Nadie tiene la culpa y, a la vez, todos formamos parte de este complejo fenómeno social, institucional y multicultural llamado Guatemala. Quizá resulta inútil especular acerca de las formas en las cuales se pudo evitar este desperdicio, que incluso forma parte —en menor escala— del ciclo de ventas de estos productos perecederos. En el basurero de La Terminal, zona 4, y otros mercados, hay a diario personas rescatando restos de vegetales. El mismo papa Francisco, durante la jornada de oración contra la pandemia, junto a líderes de otras religiones, hizo notar que en los primeros cuatro meses del 2020 murieron tres millones de personas en el mundo a causa de otra pandemia: el hambre.
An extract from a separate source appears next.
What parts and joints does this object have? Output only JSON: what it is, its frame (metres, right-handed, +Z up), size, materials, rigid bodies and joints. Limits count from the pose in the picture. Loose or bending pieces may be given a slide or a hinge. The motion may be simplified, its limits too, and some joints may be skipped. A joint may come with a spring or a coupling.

En las reflexiones filosóficas y prospectivas sobre la pandemia ha sido recurrente la idea de que el mundo no volverá a ser el mismo o que este episodio histórico, con cientos de miles de fallecidos, miles de empleos perdidos y tantos planes de desarrollo truncados, deja fuertes mensajes. En efecto, han surgido nobles campañas de recolección de víveres, repartos de comida o entregas de ayuda a entidades benéficas, acciones loables que deben multiplicarse, sobre todo a escala de hogar, en donde un núcleo familiar puede identificar y ayudar a otro menos afortunado. Por la cantidad de potenciales benefactores y beneficiarios, este tipo de acción, libre y fraterna, se puede convertir en un nuevo modelo de convivencia y recuperación del tejido social, tan lastimado por extremismos, polarizaciones artificiales y discursos de personajes oportunistas.
A los vendedores no les quedó más opción que tirar el producto inservible a un alto costo económico; quizá intentaron sacarlo, y no se lo permitieron. Igual, ahora, están en apuros financieros. En algunos lugares hubo iniciativas de obsequiar la mercancía agrícola en calles y plazas, una decisión altruista frente a una pérdida inevitable. Cabe mencionar la actitud prepotente de empleados de algunas municipalidades que, so pretexto de cumplir con la ley, decomisaron o tiraron al suelo las frutas y verduras con las cuales algunos vendedores intentaban ganarse unos centavos, en carretillas de mano o en las puertas de sus viviendas. Una situación parecida ocurrió cuando la PNC impidió el paso a camiones con productos agrícolas, y con ello detonaron incidentes que bien pudieron prevenirse.
¿Puede evitarse a futuro otro tiradero de promontorios de comida en circunstancias semejantes? ¿Pudo alguna entidad del Estado prever el impacto económico en los productores y vendedores que ahora deben costear las pérdidas? ¿Cuántos tiempos de comida para hospitales, orfanatos e incluso prisiones pudieron haberse surtido? No existe respuesta, porque esos alimentos ya son basura. O quizá la respuesta es no debido a múltiples argumentos burocráticos, legalismos, contratos o excusas. Aun así, no deja de ser lamentable la paradoja y tampoco deja de ser tentador pensar en una solución constructiva y esperanzadora, aunque sea con la excusa de un apocalipsis viral.